After assembly of a launch vehicle, it undergoes independent and integrated tests. The space vehicle is assembled and tested at the same time. Testing equipment also includes altitude chambers for testing the seal of the space vehicle or its individual components under high-vacuum conditions. Space vehicles are fueled at the fueling facility of the field assembly area. They receive cryogenic fuel components (oxygen, hydrogen, fluorine, ammonia, and so on) on the launching pad. From the fueling facility the space vehicle is moved to the assembly and testing building, where it is mated to the launch vehicle. After the mating has been checked, the rocket is transported to the launch site.

Launch complex. The launch complex is an aggregation of specialized equipment, buildings containing general-purpose equipment, and specially prepared ground sites with the access roads required for the transportation of a space rocket to the launch complex, its erection on the launch pedestal, testing, fueling, and launching. The specialized facilities of a launch complex include the launcher, the launch control center, fuel component storage tanks and equipment for fueling the space and launch vehicles, a transformer substation and a reserve diesel-powered electric power plant, and refrigeration units or a cold-storage facility. A launch complex may have several launching pads (see Table 1).

At the launch site a transporter-erector lifts the rocket into a vertical position and lowers it onto the launch pedestal.
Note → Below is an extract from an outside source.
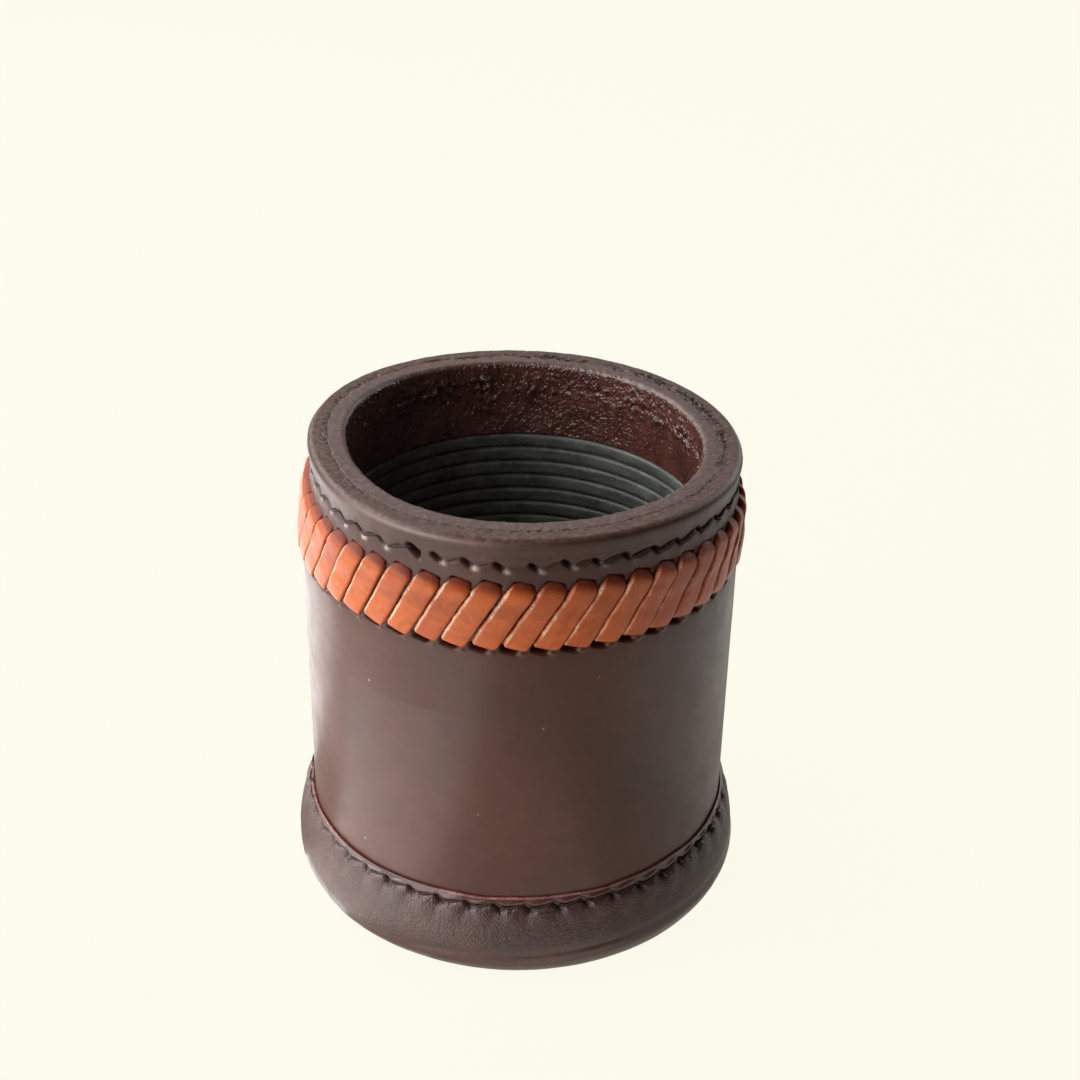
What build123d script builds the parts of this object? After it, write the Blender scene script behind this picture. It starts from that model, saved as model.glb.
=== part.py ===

Stationary erectors are constructed next to the launch pedestal; a rail-road transporter-erector platform on which the rocket lies moves onto the erector arm and is raised to a vertical position along with it. The launch pedestal receives the rocket, aligns it vertically, and holds it in position. It also provides the necessary electrical, fueling, pneumatic, and drainage connections, as well as the rocket’s actual launch. Launch pedestals may have umbilical towers, mechanisms for electric and pneumatic connections, and fuel-feed and drainage connections. There are two types of umbilical towers, fixed and fall-away. Umbilical towers sometimes perform the functions of service facilities. Mobile tank trucks are used at launch complexes that do not have their own fixed fueling facilities. The fuel components are usually metered automatically according to readings of the fuel-level sensors in the rocket’s tanks. Flow meters are also used. For fueling with compressed gas, the supply facilities may use high-pressure air compressors, helium compressors, and liquid nitrogen converters with high-compression displacement pumps. The temperature of the fuel is controlled before fueling to ensure a permissible difference in the oxidizer and fuel temperatures, the maximum and minimum temperatures of fuel components entering the rocket motor, the necessary fuel density, and supercooling of the fuel’s cryogenic components. Supercooling continues for the en-tire period that the rocket rests on the launch pedestal. If super-cooling is not used, automatic replenishment of fuel compensates for evaporation of the fuel components. All operations in preparation for fueling (including storage), as well as the fueling process itself, are usually carried out automatically. The cosmonauts board the space vehicle after both it and the launch vehicle have been fueled. All prelaunch operations are recorded on the launch-control panel by a set of readiness annunciators. When all systems are ready the command is given, and the automatic launch sequence is begun.

The first artificial earth satellite was launched from the Baikonur cosmodrome (USSR). Outside the USSR, space vehicles have been launched by the USA from Vandenberg Air Force Base (California), Cape Canaveral (Florida), and Wallops Island (Virginia); by France from Hamaguir (Algeria) and Kourou (French Guiana); by Italy from San Marco (off the coast of Kenya); by Japan from Uchinoura; by the People’s Republic of China from Ch’angchiang; and by Great Britain from Woomera (Australia).

REFERENCES

Kosmonavtika. Moscow, 1970. ( Malen ’kaia entsiklopediia.)
Aviation Week, 1965, vol. 83, no. 1, pp. 36–37 and 41–43; 1966, vol. 84, no. 25, pp. 71–182.
Hydraulics and Pneumatics, 1967, vol. 20, no. 12, pp. 90–93.
Mechanical Engineering, 1969, vol. 91, nos. 6–10.
Spaceflight,\91\, vol. 13, no. 2, pp. 61–65.